- Born: Athens, Greece
- Education: Technical University of Crete (Diploma, MSc); Carnegie Mellon University (PhD);
- Occupation: Computer scientist
- Website: www.cs.ucr.edu/~epapalex/

= Evangelos Papalexakis =

Greek computer scientist

Evangelos E. Papalexakis, also known as Vagelis Papalexakis, is a Greek computer scientist. He is the Ross Family Term Chair in the department of computer science and engineering at the University of California, Riverside.

Papalexakis was born in Athens. In 2010, he received a diploma in electronic and computer engineering from the Technical University of Crete in Greece. He received an M.Sc. degree from the same university in 2011. From 2011 to 2016, he completed his Ph.D. degree at Carnegie Mellon University. His research interests include data mining and tensor decomposition, crossing the fields of signal processing and data science.

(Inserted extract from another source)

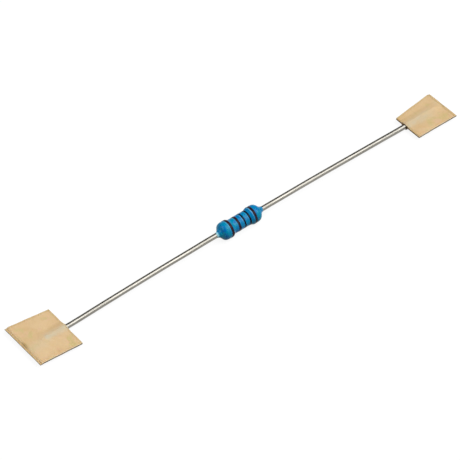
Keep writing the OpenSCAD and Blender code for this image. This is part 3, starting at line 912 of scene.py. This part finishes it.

Papalexakis worked for Microsoft Research and Google Research before joining UC Riverside in 2016. In 2021, he was awarded the National Science Foundation CAREER Award. The same year, the International Conference on Data Science and Advanced Analytics, sponsored by the Institute of Electrical and Electronics Engineers, named him a "next generation data scientist". he also received the 2022 Tao Li Award of the IEEE International Conference on Data Mining. He was named to the Ross Family Chair in 2024.